RECORDS TO USE:
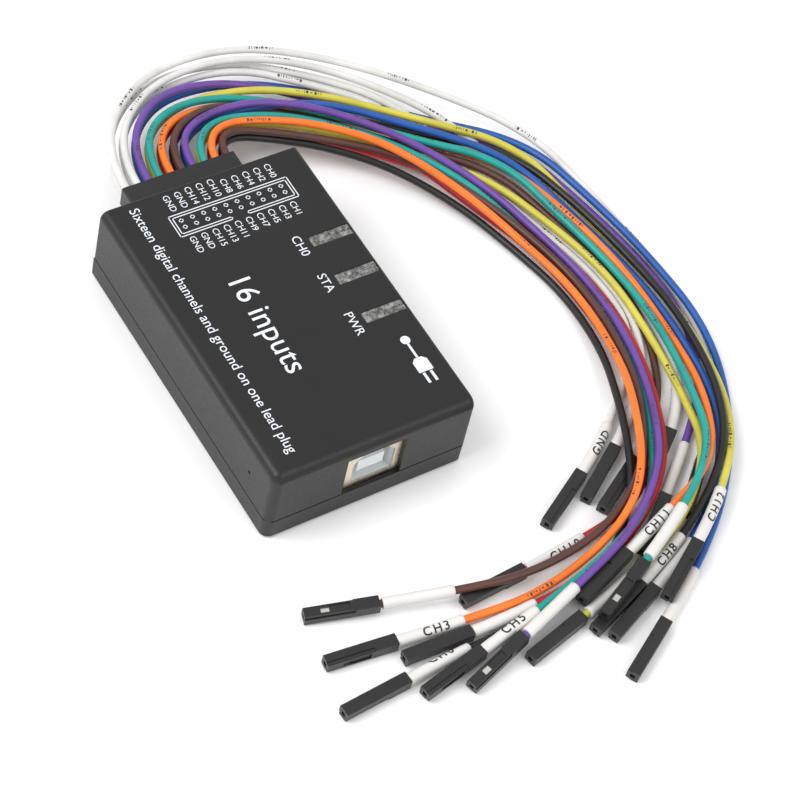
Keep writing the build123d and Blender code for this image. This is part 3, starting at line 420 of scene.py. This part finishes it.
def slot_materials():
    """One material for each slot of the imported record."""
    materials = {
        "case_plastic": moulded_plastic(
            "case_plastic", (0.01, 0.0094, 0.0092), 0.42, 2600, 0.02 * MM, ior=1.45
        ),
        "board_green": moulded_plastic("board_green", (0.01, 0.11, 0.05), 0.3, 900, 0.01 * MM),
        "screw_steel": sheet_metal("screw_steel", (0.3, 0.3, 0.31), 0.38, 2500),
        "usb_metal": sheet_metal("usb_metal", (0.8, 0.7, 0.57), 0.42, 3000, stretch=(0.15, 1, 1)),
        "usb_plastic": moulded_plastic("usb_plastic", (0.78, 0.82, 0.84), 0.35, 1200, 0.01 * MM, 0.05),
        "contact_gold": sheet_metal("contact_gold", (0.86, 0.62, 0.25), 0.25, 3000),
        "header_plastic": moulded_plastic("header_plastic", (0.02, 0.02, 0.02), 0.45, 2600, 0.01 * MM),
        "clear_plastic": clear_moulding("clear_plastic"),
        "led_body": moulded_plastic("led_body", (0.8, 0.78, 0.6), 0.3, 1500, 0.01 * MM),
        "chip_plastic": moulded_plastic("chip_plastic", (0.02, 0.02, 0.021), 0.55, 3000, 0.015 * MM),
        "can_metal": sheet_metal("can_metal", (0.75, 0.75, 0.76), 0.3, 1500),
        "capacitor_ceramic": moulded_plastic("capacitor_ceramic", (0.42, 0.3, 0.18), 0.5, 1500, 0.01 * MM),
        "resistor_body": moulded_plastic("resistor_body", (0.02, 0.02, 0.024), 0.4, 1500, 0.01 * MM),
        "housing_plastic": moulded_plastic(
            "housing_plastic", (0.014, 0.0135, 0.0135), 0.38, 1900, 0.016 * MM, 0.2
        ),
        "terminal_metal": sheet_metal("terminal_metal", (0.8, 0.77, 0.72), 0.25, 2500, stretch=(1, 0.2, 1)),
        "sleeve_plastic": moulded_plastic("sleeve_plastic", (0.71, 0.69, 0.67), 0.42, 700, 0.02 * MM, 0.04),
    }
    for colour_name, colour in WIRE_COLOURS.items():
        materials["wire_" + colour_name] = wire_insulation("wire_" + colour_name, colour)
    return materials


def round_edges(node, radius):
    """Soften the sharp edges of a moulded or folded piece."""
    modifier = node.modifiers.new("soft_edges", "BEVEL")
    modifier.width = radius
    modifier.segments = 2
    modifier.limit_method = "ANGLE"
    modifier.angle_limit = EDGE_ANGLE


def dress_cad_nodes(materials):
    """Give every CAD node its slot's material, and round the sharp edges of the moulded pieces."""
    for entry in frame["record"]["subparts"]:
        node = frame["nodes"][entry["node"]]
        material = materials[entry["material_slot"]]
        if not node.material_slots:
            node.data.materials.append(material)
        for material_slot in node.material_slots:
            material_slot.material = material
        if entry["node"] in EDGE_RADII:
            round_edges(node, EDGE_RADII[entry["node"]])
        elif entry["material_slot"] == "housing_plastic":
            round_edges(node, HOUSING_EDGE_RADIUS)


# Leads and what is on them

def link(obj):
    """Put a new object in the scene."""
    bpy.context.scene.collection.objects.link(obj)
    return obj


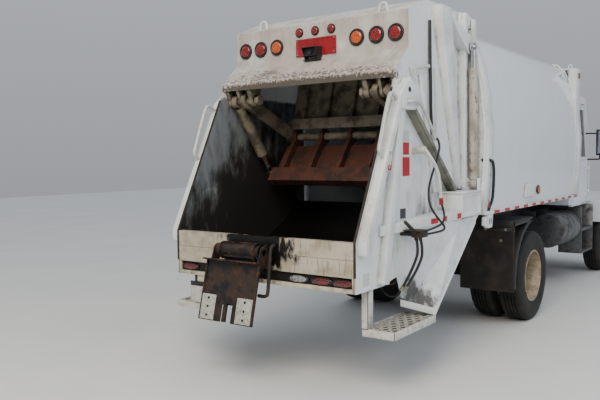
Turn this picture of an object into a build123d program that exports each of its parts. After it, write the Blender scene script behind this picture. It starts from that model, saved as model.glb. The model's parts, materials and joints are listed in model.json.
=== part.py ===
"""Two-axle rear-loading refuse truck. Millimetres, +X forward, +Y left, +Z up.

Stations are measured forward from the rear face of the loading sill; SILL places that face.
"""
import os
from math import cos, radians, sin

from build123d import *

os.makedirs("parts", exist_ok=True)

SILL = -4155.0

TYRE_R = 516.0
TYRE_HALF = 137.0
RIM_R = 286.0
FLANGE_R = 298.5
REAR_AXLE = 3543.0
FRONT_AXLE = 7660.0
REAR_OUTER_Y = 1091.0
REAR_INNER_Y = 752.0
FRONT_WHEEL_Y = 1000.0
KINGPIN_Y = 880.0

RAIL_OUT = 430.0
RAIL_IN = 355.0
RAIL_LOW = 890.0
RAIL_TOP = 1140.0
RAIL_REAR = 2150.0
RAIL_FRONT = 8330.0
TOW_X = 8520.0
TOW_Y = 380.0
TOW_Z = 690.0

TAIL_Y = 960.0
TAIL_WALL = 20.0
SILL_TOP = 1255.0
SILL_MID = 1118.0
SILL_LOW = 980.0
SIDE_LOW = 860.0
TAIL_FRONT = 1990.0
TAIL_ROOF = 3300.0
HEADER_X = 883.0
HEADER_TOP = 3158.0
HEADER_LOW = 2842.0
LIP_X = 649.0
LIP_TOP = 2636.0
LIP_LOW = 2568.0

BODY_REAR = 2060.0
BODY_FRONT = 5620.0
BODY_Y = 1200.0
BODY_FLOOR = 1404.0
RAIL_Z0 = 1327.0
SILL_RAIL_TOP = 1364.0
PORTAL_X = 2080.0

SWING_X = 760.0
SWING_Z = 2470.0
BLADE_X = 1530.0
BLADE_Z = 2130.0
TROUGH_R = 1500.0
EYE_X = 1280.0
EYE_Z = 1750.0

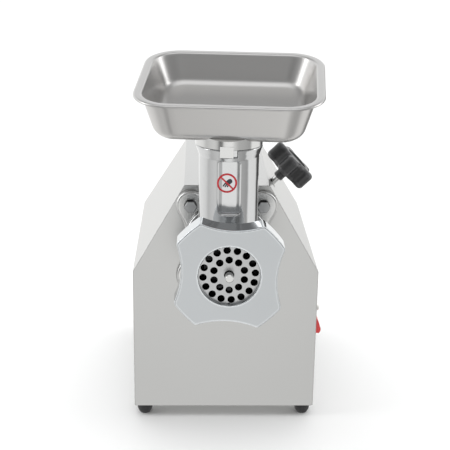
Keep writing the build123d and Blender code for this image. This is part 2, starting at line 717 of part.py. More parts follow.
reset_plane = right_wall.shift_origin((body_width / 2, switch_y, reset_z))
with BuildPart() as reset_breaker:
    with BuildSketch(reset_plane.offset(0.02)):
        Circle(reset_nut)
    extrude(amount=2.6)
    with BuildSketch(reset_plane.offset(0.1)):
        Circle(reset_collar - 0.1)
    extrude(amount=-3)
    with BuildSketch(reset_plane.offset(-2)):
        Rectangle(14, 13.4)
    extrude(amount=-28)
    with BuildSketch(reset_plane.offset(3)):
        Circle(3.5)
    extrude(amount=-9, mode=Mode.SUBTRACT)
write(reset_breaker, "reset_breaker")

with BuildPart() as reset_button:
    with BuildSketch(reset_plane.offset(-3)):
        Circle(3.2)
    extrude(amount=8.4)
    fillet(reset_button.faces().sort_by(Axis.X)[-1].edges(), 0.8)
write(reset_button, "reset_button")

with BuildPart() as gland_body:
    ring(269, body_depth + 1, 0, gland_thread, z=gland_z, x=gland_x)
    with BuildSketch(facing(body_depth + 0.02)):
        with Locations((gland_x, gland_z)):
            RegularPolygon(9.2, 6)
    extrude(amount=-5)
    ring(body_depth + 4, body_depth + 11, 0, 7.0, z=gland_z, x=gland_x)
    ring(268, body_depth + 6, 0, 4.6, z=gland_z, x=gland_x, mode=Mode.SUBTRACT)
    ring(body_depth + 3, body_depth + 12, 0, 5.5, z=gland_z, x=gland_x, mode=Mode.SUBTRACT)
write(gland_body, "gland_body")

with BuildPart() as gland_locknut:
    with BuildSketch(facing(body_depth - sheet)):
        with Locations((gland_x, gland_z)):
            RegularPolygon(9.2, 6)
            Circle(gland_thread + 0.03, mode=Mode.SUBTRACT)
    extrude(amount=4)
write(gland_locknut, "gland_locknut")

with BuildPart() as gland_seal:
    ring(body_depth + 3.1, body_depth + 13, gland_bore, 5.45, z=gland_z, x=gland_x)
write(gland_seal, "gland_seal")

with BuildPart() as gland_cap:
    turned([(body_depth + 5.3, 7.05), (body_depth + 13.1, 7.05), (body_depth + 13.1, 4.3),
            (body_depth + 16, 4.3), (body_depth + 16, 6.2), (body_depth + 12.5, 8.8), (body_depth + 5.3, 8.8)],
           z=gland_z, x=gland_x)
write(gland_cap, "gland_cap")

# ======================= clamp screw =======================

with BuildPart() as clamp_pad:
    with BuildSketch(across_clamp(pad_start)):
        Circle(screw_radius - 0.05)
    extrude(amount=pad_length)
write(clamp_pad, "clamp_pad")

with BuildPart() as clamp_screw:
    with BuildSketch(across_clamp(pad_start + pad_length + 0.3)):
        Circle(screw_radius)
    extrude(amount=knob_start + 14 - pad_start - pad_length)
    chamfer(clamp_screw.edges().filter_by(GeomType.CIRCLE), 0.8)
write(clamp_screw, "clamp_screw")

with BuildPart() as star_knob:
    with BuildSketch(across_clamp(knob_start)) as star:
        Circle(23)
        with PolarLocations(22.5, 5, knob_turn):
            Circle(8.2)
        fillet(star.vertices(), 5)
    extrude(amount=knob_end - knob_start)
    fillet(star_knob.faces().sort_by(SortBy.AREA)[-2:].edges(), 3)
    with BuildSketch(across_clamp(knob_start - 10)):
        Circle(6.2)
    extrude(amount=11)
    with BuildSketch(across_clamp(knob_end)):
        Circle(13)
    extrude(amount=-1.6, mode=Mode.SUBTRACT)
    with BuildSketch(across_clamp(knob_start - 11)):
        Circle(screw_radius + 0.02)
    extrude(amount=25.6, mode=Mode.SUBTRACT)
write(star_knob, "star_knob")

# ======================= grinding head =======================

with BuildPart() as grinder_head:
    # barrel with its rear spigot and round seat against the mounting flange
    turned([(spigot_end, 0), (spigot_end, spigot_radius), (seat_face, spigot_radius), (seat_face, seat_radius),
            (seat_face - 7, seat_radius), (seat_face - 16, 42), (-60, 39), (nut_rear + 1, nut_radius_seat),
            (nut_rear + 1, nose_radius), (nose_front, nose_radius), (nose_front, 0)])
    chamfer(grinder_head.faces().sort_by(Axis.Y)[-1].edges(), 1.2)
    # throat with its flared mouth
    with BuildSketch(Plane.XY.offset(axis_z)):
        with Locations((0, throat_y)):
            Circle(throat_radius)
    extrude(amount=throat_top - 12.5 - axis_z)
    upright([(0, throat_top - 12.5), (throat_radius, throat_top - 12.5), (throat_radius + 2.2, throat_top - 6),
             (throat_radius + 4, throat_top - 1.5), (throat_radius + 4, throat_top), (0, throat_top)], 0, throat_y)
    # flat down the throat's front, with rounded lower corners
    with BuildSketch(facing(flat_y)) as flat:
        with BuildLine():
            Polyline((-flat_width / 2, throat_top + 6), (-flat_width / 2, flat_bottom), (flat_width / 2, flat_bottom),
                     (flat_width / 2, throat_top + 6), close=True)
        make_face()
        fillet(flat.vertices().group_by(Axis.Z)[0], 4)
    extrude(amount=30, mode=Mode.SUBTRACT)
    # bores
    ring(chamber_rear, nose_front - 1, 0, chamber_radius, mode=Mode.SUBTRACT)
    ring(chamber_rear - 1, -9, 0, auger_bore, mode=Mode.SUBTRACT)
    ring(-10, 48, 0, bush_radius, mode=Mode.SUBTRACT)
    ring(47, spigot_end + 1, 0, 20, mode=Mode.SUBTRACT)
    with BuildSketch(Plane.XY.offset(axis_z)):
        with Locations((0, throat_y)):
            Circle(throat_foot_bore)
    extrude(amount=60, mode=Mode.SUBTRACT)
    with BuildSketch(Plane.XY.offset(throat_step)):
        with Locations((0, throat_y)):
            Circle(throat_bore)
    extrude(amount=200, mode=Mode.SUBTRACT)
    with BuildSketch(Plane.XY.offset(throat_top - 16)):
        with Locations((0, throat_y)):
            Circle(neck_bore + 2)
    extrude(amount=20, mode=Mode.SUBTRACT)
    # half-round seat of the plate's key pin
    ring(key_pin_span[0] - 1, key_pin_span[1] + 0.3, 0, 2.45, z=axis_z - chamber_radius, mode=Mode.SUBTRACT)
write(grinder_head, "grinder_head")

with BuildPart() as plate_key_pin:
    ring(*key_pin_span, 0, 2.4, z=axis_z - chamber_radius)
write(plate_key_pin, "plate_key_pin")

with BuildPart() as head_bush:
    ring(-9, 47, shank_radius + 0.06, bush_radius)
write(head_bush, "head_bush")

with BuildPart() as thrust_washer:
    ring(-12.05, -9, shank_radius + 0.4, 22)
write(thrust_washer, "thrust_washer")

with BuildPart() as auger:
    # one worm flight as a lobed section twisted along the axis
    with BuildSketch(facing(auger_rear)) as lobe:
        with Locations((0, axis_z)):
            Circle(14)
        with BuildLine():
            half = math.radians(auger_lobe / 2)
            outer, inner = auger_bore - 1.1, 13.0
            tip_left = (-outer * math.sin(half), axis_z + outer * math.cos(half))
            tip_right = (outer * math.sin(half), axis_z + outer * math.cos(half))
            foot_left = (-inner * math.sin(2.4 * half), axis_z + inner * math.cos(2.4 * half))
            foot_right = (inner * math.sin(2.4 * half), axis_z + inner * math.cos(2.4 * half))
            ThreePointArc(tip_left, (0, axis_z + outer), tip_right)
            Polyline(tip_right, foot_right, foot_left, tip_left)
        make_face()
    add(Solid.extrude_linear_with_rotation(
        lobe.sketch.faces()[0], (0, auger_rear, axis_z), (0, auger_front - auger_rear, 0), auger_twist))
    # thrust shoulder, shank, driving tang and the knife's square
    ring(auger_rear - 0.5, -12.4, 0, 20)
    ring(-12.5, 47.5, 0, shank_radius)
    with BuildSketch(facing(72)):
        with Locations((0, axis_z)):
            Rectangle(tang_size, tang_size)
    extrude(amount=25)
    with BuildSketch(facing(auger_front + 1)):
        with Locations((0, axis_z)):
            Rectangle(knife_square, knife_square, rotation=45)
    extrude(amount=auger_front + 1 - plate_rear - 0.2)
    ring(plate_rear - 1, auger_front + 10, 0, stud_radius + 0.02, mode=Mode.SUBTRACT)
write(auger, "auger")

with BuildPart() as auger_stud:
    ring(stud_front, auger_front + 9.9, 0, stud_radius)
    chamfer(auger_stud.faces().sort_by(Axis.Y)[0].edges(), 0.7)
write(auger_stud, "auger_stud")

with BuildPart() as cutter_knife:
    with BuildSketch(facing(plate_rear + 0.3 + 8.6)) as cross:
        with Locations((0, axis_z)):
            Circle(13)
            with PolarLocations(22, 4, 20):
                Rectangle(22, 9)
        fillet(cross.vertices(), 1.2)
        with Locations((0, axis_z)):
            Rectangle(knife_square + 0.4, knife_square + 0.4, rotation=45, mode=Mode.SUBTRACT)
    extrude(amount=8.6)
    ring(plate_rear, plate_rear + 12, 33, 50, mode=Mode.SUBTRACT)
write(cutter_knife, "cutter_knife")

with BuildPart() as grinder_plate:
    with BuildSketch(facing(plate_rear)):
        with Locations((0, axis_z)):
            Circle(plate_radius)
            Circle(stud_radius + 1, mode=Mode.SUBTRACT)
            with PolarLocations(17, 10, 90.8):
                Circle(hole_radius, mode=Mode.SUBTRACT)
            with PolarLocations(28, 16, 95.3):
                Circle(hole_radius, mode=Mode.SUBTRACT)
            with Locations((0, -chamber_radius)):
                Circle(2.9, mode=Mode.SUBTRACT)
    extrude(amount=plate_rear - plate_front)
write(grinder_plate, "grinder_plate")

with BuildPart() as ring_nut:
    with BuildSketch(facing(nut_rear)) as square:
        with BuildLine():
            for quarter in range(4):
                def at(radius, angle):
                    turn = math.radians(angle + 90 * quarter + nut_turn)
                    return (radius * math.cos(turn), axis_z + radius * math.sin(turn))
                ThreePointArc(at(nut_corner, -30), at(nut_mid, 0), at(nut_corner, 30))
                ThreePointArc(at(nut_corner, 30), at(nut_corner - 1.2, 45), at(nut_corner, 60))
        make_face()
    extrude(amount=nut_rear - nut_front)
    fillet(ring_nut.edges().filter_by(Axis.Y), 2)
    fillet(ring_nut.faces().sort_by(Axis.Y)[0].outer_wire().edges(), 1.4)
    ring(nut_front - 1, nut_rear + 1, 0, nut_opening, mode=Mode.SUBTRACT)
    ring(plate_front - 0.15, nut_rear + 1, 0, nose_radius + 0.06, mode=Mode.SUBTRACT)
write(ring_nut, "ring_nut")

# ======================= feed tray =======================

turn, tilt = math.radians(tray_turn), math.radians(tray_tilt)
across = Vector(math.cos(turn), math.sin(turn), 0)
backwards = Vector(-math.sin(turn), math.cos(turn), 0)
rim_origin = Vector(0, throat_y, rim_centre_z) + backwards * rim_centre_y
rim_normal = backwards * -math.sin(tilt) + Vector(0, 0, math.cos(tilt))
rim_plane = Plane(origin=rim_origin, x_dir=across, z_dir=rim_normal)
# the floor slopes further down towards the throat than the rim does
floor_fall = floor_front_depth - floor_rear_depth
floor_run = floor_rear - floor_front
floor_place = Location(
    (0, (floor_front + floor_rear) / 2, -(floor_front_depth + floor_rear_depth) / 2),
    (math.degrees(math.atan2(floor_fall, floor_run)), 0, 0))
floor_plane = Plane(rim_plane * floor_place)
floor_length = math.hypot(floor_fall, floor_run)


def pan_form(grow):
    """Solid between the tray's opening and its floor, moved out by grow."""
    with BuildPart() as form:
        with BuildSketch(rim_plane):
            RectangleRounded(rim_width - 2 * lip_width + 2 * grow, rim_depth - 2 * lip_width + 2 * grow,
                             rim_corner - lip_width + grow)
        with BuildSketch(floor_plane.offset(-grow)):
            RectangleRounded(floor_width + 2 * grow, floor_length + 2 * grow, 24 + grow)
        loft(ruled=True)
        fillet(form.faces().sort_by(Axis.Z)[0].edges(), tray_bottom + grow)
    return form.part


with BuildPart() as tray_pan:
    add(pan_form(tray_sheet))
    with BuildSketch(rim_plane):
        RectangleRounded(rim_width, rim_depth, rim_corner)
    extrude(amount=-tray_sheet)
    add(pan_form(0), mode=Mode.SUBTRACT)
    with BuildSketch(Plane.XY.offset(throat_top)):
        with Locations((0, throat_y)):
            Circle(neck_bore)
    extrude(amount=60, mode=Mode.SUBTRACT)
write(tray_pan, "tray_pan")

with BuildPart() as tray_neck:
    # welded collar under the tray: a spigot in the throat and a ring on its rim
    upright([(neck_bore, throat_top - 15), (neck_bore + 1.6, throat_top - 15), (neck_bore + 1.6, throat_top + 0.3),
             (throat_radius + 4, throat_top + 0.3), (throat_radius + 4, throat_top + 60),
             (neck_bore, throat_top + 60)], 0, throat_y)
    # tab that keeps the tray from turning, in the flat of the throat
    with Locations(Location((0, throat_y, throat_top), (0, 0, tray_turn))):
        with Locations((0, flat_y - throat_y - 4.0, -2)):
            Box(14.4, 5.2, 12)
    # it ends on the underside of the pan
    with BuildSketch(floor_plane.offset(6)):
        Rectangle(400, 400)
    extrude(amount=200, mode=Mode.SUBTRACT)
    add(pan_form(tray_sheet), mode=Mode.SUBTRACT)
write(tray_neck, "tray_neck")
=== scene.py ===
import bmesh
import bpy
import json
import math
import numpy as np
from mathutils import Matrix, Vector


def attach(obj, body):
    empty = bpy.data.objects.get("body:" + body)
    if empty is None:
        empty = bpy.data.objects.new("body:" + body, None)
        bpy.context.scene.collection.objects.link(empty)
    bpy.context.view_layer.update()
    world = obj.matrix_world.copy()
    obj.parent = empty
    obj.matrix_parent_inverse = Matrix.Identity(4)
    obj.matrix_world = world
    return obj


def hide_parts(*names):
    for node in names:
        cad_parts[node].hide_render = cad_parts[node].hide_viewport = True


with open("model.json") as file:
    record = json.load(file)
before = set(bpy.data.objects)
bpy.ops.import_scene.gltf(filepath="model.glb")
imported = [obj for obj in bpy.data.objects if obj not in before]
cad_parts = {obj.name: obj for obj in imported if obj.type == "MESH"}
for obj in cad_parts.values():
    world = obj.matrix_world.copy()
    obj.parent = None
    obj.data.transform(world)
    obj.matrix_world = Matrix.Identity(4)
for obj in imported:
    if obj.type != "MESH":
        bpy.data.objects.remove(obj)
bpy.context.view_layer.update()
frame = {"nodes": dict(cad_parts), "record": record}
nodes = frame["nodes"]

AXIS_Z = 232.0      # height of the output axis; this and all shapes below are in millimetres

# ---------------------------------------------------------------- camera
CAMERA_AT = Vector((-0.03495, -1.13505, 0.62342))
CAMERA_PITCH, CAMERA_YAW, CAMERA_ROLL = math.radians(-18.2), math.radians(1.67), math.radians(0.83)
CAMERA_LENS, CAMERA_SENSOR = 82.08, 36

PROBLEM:
Copy out precisely the lines from the line with "# it ends on the underside of the pan" to the line with "before = set(bpy.data.objects)" in the material above, including those two lines and omitting all the rest.

TASK RESULT:
    # it ends on the underside of the pan
    with BuildSketch(floor_plane.offset(6)):
        Rectangle(400, 400)
    extrude(amount=200, mode=Mode.SUBTRACT)
    add(pan_form(tray_sheet), mode=Mode.SUBTRACT)
write(tray_neck, "tray_neck")
=== scene.py ===
import bmesh
import bpy
import json
import math
import numpy as np
from mathutils import Matrix, Vector


def attach(obj, body):
    empty = bpy.data.objects.get("body:" + body)
    if empty is None:
        empty = bpy.data.objects.new("body:" + body, None)
        bpy.context.scene.collection.objects.link(empty)
    bpy.context.view_layer.update()
    world = obj.matrix_world.copy()
    obj.parent = empty
    obj.matrix_parent_inverse = Matrix.Identity(4)
    obj.matrix_world = world
    return obj


def hide_parts(*names):
    for node in names:
        cad_parts[node].hide_render = cad_parts[node].hide_viewport = True


with open("model.json") as file:
    record = json.load(file)
before = set(bpy.data.objects)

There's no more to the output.